_What is required_. Please give the listing again in its entirety, exactly as written.

_Dataset extract_.
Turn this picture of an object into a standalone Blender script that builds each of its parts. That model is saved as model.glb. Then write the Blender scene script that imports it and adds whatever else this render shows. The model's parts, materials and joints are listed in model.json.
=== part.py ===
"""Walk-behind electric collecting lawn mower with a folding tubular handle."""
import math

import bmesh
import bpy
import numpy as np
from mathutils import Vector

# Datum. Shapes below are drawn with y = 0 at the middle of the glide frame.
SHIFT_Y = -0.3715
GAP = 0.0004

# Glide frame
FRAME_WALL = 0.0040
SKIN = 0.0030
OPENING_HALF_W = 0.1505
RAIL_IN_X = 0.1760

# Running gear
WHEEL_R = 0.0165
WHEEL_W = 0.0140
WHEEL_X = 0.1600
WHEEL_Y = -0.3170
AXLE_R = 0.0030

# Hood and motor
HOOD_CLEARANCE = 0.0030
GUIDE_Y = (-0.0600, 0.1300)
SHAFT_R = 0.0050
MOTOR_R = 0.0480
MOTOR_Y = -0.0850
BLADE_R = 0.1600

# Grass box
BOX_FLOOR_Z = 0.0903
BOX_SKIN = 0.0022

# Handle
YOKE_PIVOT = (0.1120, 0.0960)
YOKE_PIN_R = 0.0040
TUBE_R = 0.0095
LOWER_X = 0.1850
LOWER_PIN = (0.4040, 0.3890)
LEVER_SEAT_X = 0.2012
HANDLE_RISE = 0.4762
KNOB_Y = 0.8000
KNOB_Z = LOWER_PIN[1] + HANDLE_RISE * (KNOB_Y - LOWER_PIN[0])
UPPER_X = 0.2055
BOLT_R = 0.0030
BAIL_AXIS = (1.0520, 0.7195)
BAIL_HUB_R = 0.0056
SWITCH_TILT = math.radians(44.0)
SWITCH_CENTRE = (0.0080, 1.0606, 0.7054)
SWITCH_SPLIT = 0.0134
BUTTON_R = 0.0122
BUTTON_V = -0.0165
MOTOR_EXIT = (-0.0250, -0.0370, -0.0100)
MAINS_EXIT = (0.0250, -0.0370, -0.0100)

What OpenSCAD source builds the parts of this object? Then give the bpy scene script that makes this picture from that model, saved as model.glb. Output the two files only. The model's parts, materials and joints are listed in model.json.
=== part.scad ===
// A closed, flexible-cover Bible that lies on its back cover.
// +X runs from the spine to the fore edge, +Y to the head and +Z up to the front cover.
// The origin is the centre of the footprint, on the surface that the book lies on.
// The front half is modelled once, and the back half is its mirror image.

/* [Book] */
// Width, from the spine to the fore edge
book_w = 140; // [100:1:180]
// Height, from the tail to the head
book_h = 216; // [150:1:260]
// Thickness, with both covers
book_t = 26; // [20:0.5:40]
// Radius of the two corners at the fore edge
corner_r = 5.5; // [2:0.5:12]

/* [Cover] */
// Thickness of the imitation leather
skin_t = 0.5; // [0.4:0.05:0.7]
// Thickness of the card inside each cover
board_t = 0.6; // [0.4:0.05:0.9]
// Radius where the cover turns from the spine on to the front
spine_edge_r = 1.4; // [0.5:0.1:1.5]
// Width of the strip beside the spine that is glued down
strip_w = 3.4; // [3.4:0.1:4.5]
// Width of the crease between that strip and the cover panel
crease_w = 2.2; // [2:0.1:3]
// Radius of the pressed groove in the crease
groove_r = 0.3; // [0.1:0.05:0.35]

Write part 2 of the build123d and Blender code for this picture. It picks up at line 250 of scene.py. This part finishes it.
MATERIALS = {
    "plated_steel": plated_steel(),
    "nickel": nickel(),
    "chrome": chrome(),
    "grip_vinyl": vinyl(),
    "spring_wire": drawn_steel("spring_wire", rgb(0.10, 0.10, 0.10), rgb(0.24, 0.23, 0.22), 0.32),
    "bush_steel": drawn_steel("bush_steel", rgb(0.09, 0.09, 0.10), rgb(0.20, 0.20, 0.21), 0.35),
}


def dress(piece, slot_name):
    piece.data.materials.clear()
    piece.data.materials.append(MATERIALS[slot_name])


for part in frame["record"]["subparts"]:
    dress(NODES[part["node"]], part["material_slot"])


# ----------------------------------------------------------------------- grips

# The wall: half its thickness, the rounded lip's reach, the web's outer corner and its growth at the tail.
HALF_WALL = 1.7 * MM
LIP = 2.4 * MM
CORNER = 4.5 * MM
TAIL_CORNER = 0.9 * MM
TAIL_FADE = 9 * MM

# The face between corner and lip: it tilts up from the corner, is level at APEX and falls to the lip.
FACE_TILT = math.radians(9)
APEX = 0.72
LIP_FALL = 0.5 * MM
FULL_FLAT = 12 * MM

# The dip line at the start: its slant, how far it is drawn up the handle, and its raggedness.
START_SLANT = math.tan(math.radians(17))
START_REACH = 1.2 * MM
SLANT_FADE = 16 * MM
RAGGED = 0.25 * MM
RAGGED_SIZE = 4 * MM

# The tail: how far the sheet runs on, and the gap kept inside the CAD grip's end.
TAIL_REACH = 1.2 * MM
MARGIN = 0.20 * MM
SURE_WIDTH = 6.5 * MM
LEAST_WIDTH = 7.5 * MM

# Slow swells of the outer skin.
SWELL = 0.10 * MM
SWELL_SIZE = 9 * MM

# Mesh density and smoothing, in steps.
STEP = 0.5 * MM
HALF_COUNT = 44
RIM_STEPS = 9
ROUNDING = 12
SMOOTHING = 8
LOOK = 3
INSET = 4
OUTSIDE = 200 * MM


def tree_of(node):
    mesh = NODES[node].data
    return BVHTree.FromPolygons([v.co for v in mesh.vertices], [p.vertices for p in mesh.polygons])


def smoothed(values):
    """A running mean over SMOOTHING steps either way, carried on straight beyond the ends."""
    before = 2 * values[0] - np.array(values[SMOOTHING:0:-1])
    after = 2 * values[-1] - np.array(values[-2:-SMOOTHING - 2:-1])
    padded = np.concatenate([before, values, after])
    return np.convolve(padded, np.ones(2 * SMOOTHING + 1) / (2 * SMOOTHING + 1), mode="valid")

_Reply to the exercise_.
Turn this picture of an object into a standalone Blender script that builds each of its parts. That model is saved as model.glb. Then write the Blender scene script that imports it and adds whatever else this render shows. The model's parts, materials and joints are listed in model.json.
=== part.py ===
"""Walk-behind electric collecting lawn mower with a folding tubular handle."""
import math

import bmesh
import bpy
import numpy as np
from mathutils import Vector

# Datum. Shapes below are drawn with y = 0 at the middle of the glide frame.
SHIFT_Y = -0.3715
GAP = 0.0004

# Glide frame
FRAME_WALL = 0.0040
SKIN = 0.0030
OPENING_HALF_W = 0.1505
RAIL_IN_X = 0.1760

# Running gear
WHEEL_R = 0.0165
WHEEL_W = 0.0140
WHEEL_X = 0.1600
WHEEL_Y = -0.3170
AXLE_R = 0.0030

# Hood and motor
HOOD_CLEARANCE = 0.0030
GUIDE_Y = (-0.0600, 0.1300)
SHAFT_R = 0.0050
MOTOR_R = 0.0480
MOTOR_Y = -0.0850
BLADE_R = 0.1600

# Grass box
BOX_FLOOR_Z = 0.0903
BOX_SKIN = 0.0022

# Handle
YOKE_PIVOT = (0.1120, 0.0960)
YOKE_PIN_R = 0.0040
TUBE_R = 0.0095
LOWER_X = 0.1850
LOWER_PIN = (0.4040, 0.3890)
LEVER_SEAT_X = 0.2012
HANDLE_RISE = 0.4762
KNOB_Y = 0.8000
KNOB_Z = LOWER_PIN[1] + HANDLE_RISE * (KNOB_Y - LOWER_PIN[0])
UPPER_X = 0.2055
BOLT_R = 0.0030
BAIL_AXIS = (1.0520, 0.7195)
BAIL_HUB_R = 0.0056
SWITCH_TILT = math.radians(44.0)
SWITCH_CENTRE = (0.0080, 1.0606, 0.7054)
SWITCH_SPLIT = 0.0134
BUTTON_R = 0.0122
BUTTON_V = -0.0165
MOTOR_EXIT = (-0.0250, -0.0370, -0.0100)
MAINS_EXIT = (0.0250, -0.0370, -0.0100)

What OpenSCAD source builds the parts of this object? Then give the bpy scene script that makes this picture from that model, saved as model.glb. Output the two files only. The model's parts, materials and joints are listed in model.json.
=== part.scad ===
// A closed, flexible-cover Bible that lies on its back cover.
// +X runs from the spine to the fore edge, +Y to the head and +Z up to the front cover.
// The origin is the centre of the footprint, on the surface that the book lies on.
// The front half is modelled once, and the back half is its mirror image.

/* [Book] */
// Width, from the spine to the fore edge
book_w = 140; // [100:1:180]
// Height, from the tail to the head
book_h = 216; // [150:1:260]
// Thickness, with both covers
book_t = 26; // [20:0.5:40]
// Radius of the two corners at the fore edge
corner_r = 5.5; // [2:0.5:12]

/* [Cover] */
// Thickness of the imitation leather
skin_t = 0.5; // [0.4:0.05:0.7]
// Thickness of the card inside each cover
board_t = 0.6; // [0.4:0.05:0.9]
// Radius where the cover turns from the spine on to the front
spine_edge_r = 1.4; // [0.5:0.1:1.5]
// Width of the strip beside the spine that is glued down
strip_w = 3.4; // [3.4:0.1:4.5]
// Width of the crease between that strip and the cover panel
crease_w = 2.2; // [2:0.1:3]
// Radius of the pressed groove in the crease
groove_r = 0.3; // [0.1:0.05:0.35]

Write part 2 of the build123d and Blender code for this picture. It picks up at line 250 of scene.py. This part finishes it.
MATERIALS = {
    "plated_steel": plated_steel(),
    "nickel": nickel(),
    "chrome": chrome(),
    "grip_vinyl": vinyl(),
    "spring_wire": drawn_steel("spring_wire", rgb(0.10, 0.10, 0.10), rgb(0.24, 0.23, 0.22), 0.32),
    "bush_steel": drawn_steel("bush_steel", rgb(0.09, 0.09, 0.10), rgb(0.20, 0.20, 0.21), 0.35),
}


def dress(piece, slot_name):
    piece.data.materials.clear()
    piece.data.materials.append(MATERIALS[slot_name])


for part in frame["record"]["subparts"]:
    dress(NODES[part["node"]], part["material_slot"])


# ----------------------------------------------------------------------- grips

# The wall: half its thickness, the rounded lip's reach, the web's outer corner and its growth at the tail.
HALF_WALL = 1.7 * MM
LIP = 2.4 * MM
CORNER = 4.5 * MM
TAIL_CORNER = 0.9 * MM
TAIL_FADE = 9 * MM

# The face between corner and lip: it tilts up from the corner, is level at APEX and falls to the lip.
FACE_TILT = math.radians(9)
APEX = 0.72
LIP_FALL = 0.5 * MM
FULL_FLAT = 12 * MM

# The dip line at the start: its slant, how far it is drawn up the handle, and its raggedness.
START_SLANT = math.tan(math.radians(17))
START_REACH = 1.2 * MM
SLANT_FADE = 16 * MM
RAGGED = 0.25 * MM
RAGGED_SIZE = 4 * MM

# The tail: how far the sheet runs on, and the gap kept inside the CAD grip's end.
TAIL_REACH = 1.2 * MM
MARGIN = 0.20 * MM
SURE_WIDTH = 6.5 * MM
LEAST_WIDTH = 7.5 * MM

# Slow swells of the outer skin.
SWELL = 0.10 * MM
SWELL_SIZE = 9 * MM

# Mesh density and smoothing, in steps.
STEP = 0.5 * MM
HALF_COUNT = 44
RIM_STEPS = 9
ROUNDING = 12
SMOOTHING = 8
LOOK = 3
INSET = 4
OUTSIDE = 200 * MM


def tree_of(node):
    mesh = NODES[node].data
    return BVHTree.FromPolygons([v.co for v in mesh.vertices], [p.vertices for p in mesh.polygons])


def smoothed(values):
    """A running mean over SMOOTHING steps either way, carried on straight beyond the ends."""
    before = 2 * values[0] - np.array(values[SMOOTHING:0:-1])
    after = 2 * values[-1] - np.array(values[-2:-SMOOTHING - 2:-1])
    padded = np.concatenate([before, values, after])
    return np.convolve(padded, np.ones(2 * SMOOTHING + 1) / (2 * SMOOTHING + 1), mode="valid")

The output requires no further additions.